__The problem__.
Please return the full listing below without altering anything.

__Given information__.
::::

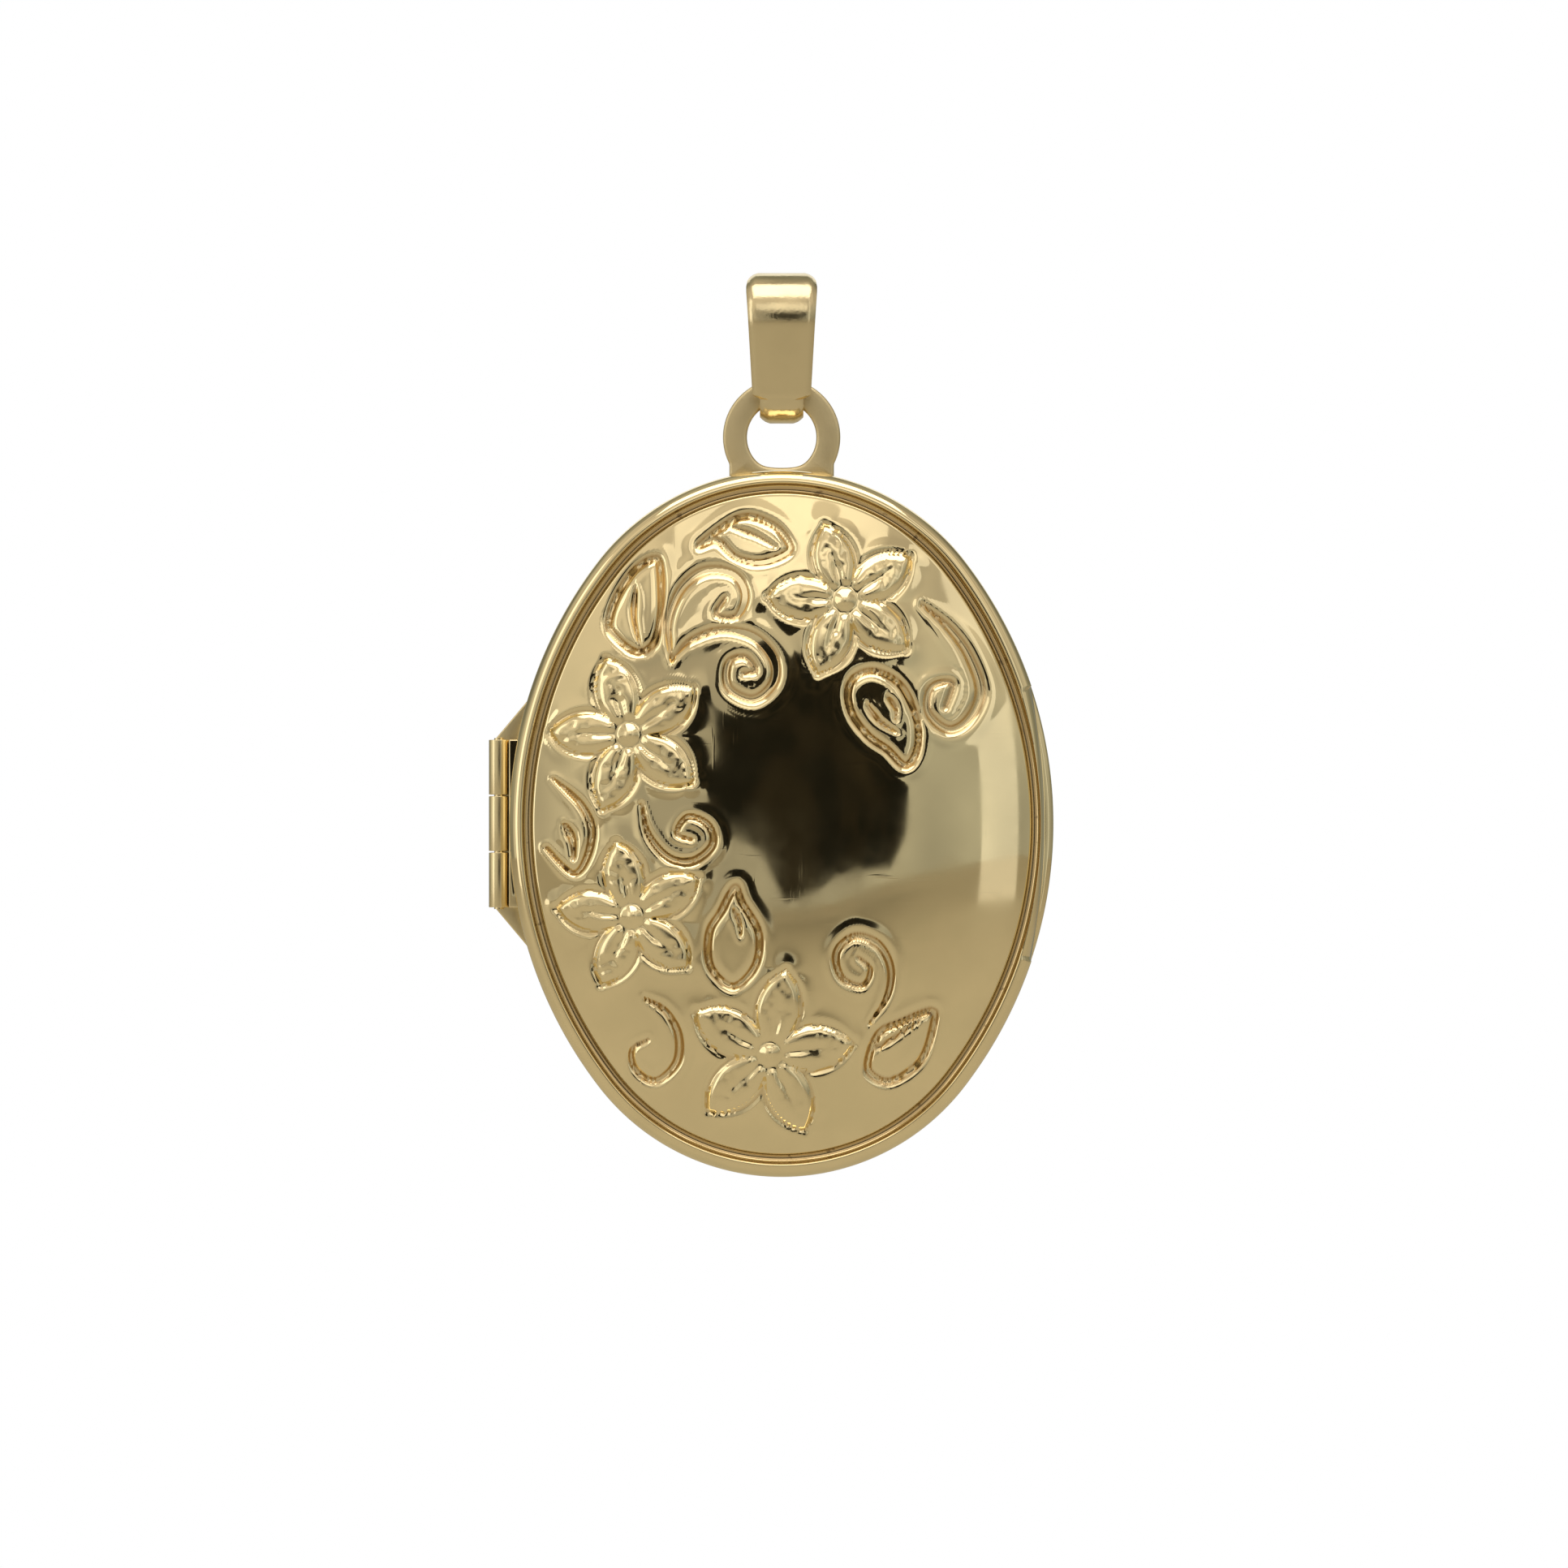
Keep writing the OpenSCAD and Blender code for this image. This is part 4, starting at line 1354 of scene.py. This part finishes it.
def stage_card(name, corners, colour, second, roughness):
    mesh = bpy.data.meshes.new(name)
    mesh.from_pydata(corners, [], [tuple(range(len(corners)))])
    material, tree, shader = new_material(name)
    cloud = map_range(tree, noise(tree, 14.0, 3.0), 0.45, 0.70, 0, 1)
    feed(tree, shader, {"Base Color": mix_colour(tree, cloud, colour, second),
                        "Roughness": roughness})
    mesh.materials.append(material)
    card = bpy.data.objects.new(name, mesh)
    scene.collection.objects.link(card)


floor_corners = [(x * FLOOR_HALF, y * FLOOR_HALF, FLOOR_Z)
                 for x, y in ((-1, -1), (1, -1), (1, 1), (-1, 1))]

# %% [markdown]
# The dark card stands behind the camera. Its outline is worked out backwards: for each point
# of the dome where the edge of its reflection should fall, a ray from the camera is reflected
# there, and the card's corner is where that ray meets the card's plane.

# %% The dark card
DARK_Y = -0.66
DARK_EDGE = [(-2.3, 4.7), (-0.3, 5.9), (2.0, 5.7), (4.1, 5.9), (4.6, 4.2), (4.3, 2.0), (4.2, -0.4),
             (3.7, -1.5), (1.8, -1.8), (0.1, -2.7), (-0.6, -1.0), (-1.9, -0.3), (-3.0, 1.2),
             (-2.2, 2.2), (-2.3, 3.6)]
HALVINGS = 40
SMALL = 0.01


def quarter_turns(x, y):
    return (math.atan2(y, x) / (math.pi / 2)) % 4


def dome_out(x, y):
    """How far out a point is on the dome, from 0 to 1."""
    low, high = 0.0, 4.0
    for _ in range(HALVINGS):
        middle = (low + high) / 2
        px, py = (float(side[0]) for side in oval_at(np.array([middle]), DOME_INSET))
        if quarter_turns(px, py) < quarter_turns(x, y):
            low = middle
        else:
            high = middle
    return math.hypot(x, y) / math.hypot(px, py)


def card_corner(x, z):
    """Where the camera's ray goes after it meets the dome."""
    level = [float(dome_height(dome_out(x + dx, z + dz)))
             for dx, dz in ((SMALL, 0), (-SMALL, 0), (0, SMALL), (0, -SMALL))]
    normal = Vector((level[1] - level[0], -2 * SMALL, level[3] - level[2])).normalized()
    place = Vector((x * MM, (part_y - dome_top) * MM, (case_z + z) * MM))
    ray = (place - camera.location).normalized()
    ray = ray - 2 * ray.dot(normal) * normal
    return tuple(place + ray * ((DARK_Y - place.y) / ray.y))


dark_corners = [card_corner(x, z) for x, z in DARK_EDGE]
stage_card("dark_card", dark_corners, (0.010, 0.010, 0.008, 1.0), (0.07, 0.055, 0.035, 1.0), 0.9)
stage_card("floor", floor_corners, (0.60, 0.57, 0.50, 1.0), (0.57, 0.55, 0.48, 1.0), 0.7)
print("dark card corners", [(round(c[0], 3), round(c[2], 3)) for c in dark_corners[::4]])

::::

__Finished task__.
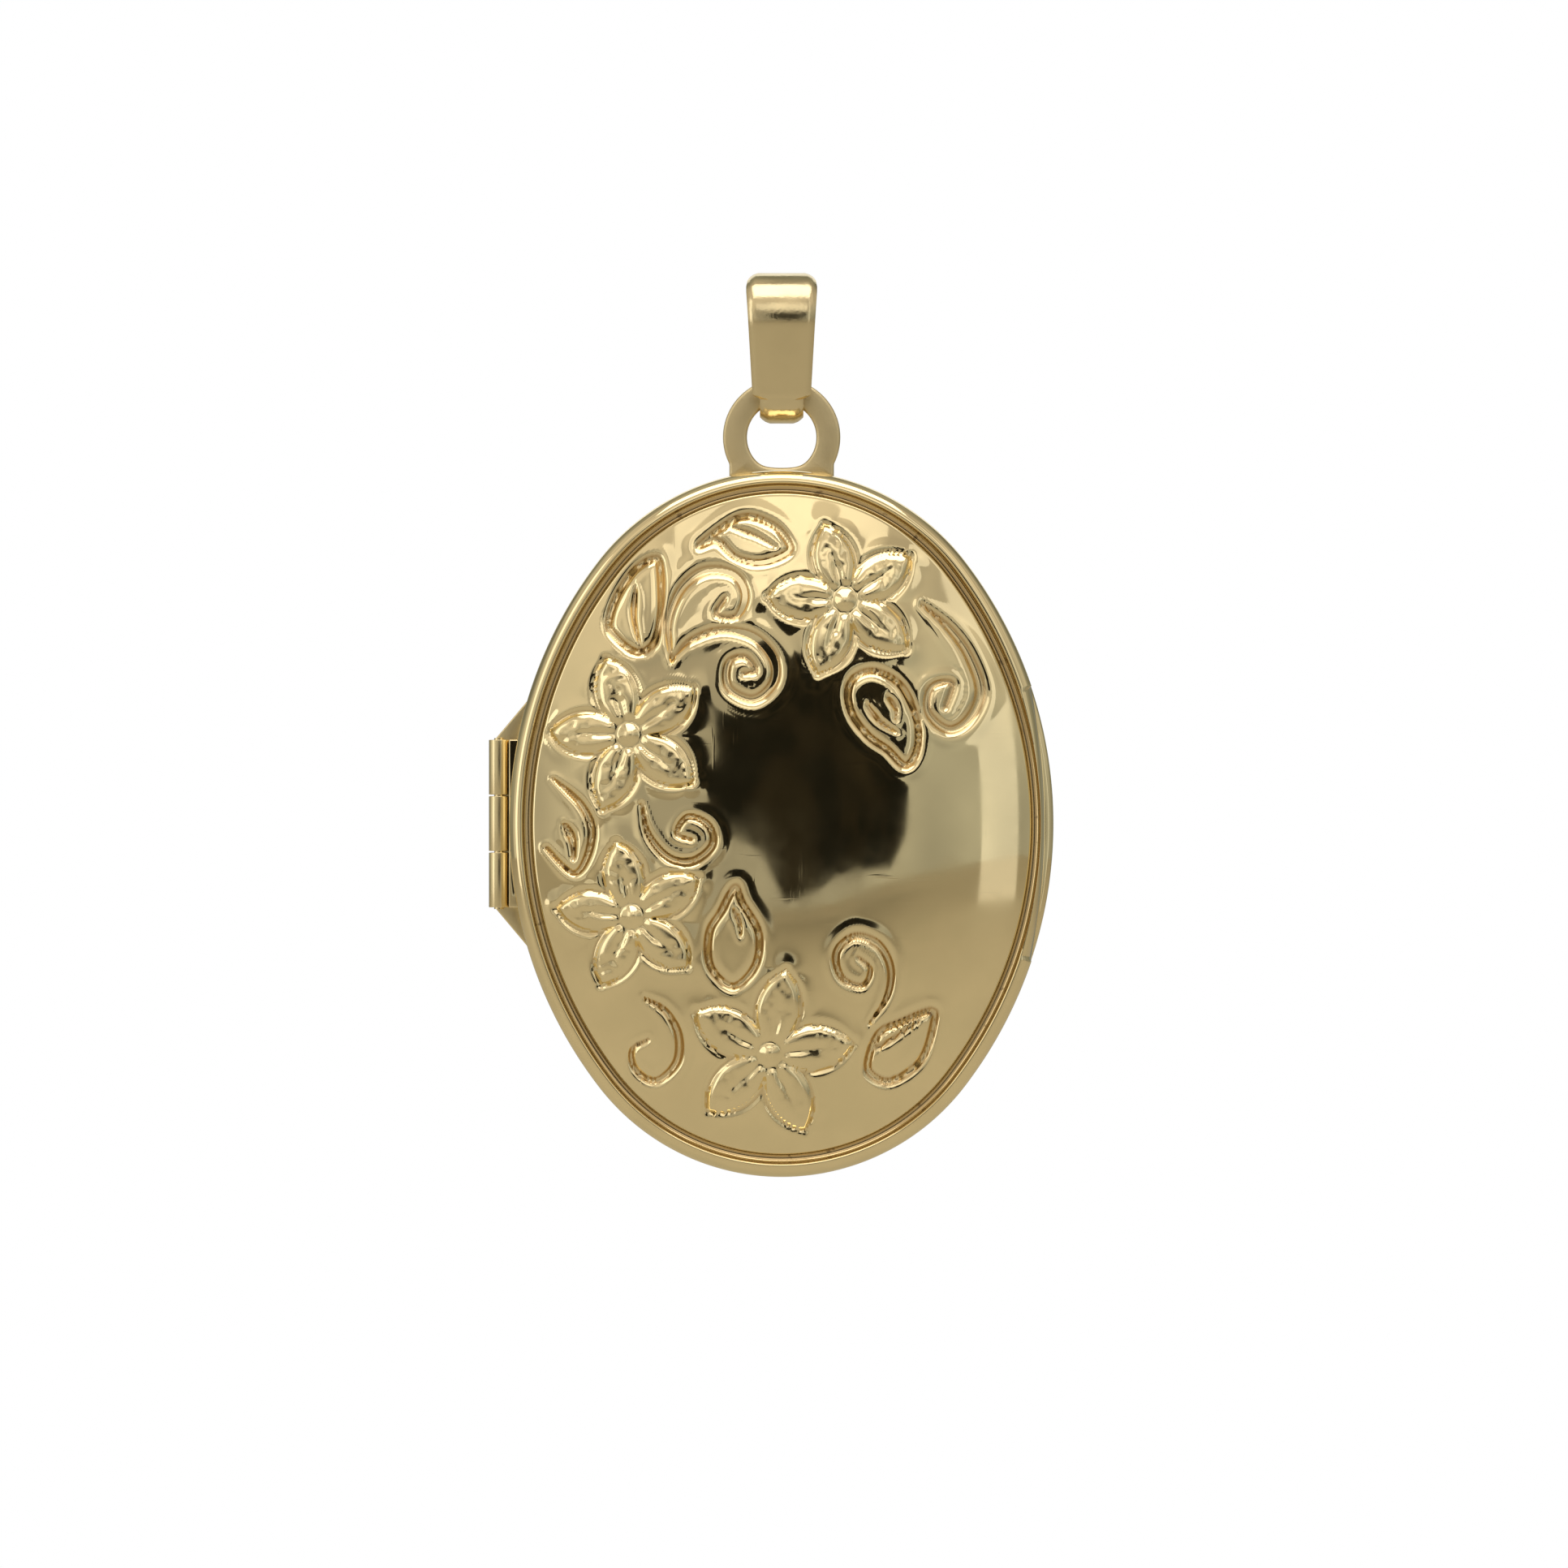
Keep writing the OpenSCAD and Blender code for this image. This is part 4, starting at line 1354 of scene.py. This part finishes it.
def stage_card(name, corners, colour, second, roughness):
    mesh = bpy.data.meshes.new(name)
    mesh.from_pydata(corners, [], [tuple(range(len(corners)))])
    material, tree, shader = new_material(name)
    cloud = map_range(tree, noise(tree, 14.0, 3.0), 0.45, 0.70, 0, 1)
    feed(tree, shader, {"Base Color": mix_colour(tree, cloud, colour, second),
                        "Roughness": roughness})
    mesh.materials.append(material)
    card = bpy.data.objects.new(name, mesh)
    scene.collection.objects.link(card)


floor_corners = [(x * FLOOR_HALF, y * FLOOR_HALF, FLOOR_Z)
                 for x, y in ((-1, -1), (1, -1), (1, 1), (-1, 1))]

# %% [markdown]
# The dark card stands behind the camera. Its outline is worked out backwards: for each point
# of the dome where the edge of its reflection should fall, a ray from the camera is reflected
# there, and the card's corner is where that ray meets the card's plane.

# %% The dark card
DARK_Y = -0.66
DARK_EDGE = [(-2.3, 4.7), (-0.3, 5.9), (2.0, 5.7), (4.1, 5.9), (4.6, 4.2), (4.3, 2.0), (4.2, -0.4),
             (3.7, -1.5), (1.8, -1.8), (0.1, -2.7), (-0.6, -1.0), (-1.9, -0.3), (-3.0, 1.2),
             (-2.2, 2.2), (-2.3, 3.6)]
HALVINGS = 40
SMALL = 0.01


def quarter_turns(x, y):
    return (math.atan2(y, x) / (math.pi / 2)) % 4


def dome_out(x, y):
    """How far out a point is on the dome, from 0 to 1."""
    low, high = 0.0, 4.0
    for _ in range(HALVINGS):
        middle = (low + high) / 2
        px, py = (float(side[0]) for side in oval_at(np.array([middle]), DOME_INSET))
        if quarter_turns(px, py) < quarter_turns(x, y):
            low = middle
        else:
            high = middle
    return math.hypot(x, y) / math.hypot(px, py)


def card_corner(x, z):
    """Where the camera's ray goes after it meets the dome."""
    level = [float(dome_height(dome_out(x + dx, z + dz)))
             for dx, dz in ((SMALL, 0), (-SMALL, 0), (0, SMALL), (0, -SMALL))]
    normal = Vector((level[1] - level[0], -2 * SMALL, level[3] - level[2])).normalized()
    place = Vector((x * MM, (part_y - dome_top) * MM, (case_z + z) * MM))
    ray = (place - camera.location).normalized()
    ray = ray - 2 * ray.dot(normal) * normal
    return tuple(place + ray * ((DARK_Y - place.y) / ray.y))


dark_corners = [card_corner(x, z) for x, z in DARK_EDGE]
stage_card("dark_card", dark_corners, (0.010, 0.010, 0.008, 1.0), (0.07, 0.055, 0.035, 1.0), 0.9)
stage_card("floor", floor_corners, (0.60, 0.57, 0.50, 1.0), (0.57, 0.55, 0.48, 1.0), 0.7)
print("dark card corners", [(round(c[0], 3), round(c[2], 3)) for c in dark_corners[::4]])